### Task statement
Please quote exactly the lines below from the line containing "for name, bay" to the line containing "for node in", both lines included, and nothing else.

### Entries shown
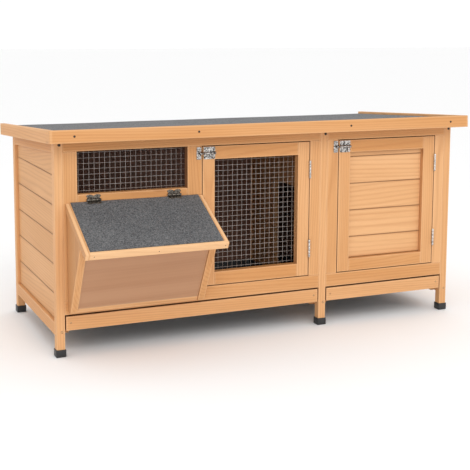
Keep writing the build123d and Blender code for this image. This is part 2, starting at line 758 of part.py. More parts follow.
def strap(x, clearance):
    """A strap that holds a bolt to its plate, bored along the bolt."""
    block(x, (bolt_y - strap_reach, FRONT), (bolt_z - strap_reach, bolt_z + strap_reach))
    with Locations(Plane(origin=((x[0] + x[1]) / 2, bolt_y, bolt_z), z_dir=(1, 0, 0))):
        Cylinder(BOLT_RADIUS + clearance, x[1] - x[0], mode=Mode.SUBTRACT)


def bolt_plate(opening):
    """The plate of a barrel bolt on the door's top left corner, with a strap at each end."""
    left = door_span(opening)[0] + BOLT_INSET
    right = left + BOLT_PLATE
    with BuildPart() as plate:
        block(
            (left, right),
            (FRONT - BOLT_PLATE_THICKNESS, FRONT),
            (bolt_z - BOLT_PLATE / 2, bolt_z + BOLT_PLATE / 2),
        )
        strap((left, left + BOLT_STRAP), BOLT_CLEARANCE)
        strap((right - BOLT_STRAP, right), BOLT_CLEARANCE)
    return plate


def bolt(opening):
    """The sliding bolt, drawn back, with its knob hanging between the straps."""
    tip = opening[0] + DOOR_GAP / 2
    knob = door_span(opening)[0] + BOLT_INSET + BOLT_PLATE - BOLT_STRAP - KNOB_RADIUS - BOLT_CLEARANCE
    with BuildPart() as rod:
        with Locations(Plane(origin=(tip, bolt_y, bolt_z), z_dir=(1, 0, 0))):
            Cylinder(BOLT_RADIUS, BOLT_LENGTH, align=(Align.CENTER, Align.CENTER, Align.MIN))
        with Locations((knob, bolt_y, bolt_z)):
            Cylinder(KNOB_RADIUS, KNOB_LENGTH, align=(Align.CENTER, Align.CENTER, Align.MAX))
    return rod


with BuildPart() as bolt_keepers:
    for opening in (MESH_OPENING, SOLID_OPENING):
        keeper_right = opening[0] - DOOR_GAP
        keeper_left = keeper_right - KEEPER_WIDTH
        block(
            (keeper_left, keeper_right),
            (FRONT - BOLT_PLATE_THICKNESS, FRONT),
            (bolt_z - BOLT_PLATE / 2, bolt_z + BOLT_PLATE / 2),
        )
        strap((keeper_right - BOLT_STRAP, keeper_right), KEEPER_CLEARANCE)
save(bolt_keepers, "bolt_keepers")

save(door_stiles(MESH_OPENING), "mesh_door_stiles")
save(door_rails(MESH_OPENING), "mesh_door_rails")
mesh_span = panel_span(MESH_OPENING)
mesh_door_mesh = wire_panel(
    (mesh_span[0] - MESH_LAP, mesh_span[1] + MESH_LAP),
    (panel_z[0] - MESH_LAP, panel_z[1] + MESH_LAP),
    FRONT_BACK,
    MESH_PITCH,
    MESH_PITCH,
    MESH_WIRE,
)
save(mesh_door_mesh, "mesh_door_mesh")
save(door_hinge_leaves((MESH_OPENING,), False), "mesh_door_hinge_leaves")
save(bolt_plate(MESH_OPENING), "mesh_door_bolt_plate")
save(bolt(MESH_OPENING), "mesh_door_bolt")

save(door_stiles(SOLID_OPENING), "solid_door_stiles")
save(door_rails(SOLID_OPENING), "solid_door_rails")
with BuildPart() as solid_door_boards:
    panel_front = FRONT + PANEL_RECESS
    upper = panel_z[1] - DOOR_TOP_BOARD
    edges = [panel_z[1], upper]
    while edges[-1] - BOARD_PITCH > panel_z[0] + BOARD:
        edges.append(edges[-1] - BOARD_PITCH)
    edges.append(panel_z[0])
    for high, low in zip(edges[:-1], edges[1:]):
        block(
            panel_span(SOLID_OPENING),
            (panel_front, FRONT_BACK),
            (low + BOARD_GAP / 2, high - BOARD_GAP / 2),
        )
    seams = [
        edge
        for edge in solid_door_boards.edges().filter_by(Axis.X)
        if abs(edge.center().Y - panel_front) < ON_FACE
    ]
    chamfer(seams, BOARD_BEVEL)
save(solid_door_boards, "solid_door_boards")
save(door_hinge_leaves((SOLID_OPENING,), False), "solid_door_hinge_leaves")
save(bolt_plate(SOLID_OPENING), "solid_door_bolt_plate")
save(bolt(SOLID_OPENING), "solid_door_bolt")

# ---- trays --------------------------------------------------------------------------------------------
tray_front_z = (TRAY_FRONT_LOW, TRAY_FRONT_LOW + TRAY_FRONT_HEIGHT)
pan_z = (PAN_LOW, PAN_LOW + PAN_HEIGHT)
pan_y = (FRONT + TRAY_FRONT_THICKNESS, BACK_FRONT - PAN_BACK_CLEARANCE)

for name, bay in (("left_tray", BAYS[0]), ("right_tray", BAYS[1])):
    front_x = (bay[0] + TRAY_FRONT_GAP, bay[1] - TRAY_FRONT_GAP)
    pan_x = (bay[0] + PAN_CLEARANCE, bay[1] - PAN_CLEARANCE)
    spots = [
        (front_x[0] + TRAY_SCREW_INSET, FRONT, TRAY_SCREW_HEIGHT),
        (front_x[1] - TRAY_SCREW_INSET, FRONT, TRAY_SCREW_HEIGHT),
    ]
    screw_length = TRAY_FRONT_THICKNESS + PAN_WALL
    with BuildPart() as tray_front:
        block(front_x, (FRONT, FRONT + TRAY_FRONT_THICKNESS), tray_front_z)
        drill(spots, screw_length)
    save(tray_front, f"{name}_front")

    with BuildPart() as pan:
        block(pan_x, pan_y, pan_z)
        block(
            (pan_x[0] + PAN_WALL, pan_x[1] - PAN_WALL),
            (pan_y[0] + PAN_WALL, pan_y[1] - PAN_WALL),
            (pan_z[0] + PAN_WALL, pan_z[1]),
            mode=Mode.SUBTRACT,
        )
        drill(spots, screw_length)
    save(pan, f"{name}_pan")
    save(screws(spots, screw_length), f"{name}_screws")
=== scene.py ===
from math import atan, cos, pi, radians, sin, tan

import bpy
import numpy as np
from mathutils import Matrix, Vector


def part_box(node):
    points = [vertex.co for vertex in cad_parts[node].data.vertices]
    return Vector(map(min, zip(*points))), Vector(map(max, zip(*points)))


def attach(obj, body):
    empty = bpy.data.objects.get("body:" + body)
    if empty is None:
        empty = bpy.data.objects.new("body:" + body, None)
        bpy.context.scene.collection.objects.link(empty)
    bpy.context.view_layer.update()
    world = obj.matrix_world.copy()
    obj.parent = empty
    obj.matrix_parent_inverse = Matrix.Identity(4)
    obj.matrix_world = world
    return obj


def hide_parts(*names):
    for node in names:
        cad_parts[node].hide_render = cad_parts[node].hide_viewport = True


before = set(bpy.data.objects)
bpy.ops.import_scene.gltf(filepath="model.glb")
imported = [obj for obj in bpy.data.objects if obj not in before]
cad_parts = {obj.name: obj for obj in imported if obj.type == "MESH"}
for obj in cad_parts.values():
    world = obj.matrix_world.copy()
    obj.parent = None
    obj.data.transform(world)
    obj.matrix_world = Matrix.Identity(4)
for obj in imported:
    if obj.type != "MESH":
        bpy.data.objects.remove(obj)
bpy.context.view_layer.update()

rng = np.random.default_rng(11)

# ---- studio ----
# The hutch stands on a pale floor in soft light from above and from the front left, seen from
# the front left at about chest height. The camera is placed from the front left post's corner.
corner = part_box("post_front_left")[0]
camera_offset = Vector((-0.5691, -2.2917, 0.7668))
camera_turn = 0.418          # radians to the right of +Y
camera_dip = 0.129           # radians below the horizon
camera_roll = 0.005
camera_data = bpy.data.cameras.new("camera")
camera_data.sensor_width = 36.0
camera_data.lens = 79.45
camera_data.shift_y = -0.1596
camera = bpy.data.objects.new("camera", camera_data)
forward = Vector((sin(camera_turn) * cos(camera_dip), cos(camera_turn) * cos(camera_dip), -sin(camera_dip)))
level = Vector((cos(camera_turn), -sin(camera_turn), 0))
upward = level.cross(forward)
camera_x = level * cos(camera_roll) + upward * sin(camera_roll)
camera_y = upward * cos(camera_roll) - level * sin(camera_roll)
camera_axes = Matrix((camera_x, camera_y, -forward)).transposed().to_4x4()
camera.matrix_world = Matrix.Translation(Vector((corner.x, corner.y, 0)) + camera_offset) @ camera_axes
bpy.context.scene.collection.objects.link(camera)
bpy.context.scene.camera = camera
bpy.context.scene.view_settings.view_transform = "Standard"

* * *

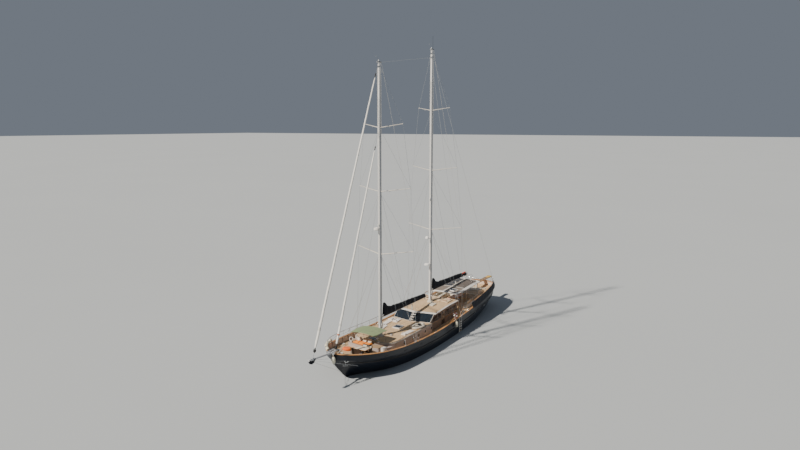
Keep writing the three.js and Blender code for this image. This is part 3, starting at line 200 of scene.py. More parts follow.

### Full output
for name, bay in (("left_tray", BAYS[0]), ("right_tray", BAYS[1])):
    front_x = (bay[0] + TRAY_FRONT_GAP, bay[1] - TRAY_FRONT_GAP)
    pan_x = (bay[0] + PAN_CLEARANCE, bay[1] - PAN_CLEARANCE)
    spots = [
        (front_x[0] + TRAY_SCREW_INSET, FRONT, TRAY_SCREW_HEIGHT),
        (front_x[1] - TRAY_SCREW_INSET, FRONT, TRAY_SCREW_HEIGHT),
    ]
    screw_length = TRAY_FRONT_THICKNESS + PAN_WALL
    with BuildPart() as tray_front:
        block(front_x, (FRONT, FRONT + TRAY_FRONT_THICKNESS), tray_front_z)
        drill(spots, screw_length)
    save(tray_front, f"{name}_front")

    with BuildPart() as pan:
        block(pan_x, pan_y, pan_z)
        block(
            (pan_x[0] + PAN_WALL, pan_x[1] - PAN_WALL),
            (pan_y[0] + PAN_WALL, pan_y[1] - PAN_WALL),
            (pan_z[0] + PAN_WALL, pan_z[1]),
            mode=Mode.SUBTRACT,
        )
        drill(spots, screw_length)
    save(pan, f"{name}_pan")
    save(screws(spots, screw_length), f"{name}_screws")
=== scene.py ===
from math import atan, cos, pi, radians, sin, tan

import bpy
import numpy as np
from mathutils import Matrix, Vector


def part_box(node):
    points = [vertex.co for vertex in cad_parts[node].data.vertices]
    return Vector(map(min, zip(*points))), Vector(map(max, zip(*points)))


def attach(obj, body):
    empty = bpy.data.objects.get("body:" + body)
    if empty is None:
        empty = bpy.data.objects.new("body:" + body, None)
        bpy.context.scene.collection.objects.link(empty)
    bpy.context.view_layer.update()
    world = obj.matrix_world.copy()
    obj.parent = empty
    obj.matrix_parent_inverse = Matrix.Identity(4)
    obj.matrix_world = world
    return obj


def hide_parts(*names):
    for node in names:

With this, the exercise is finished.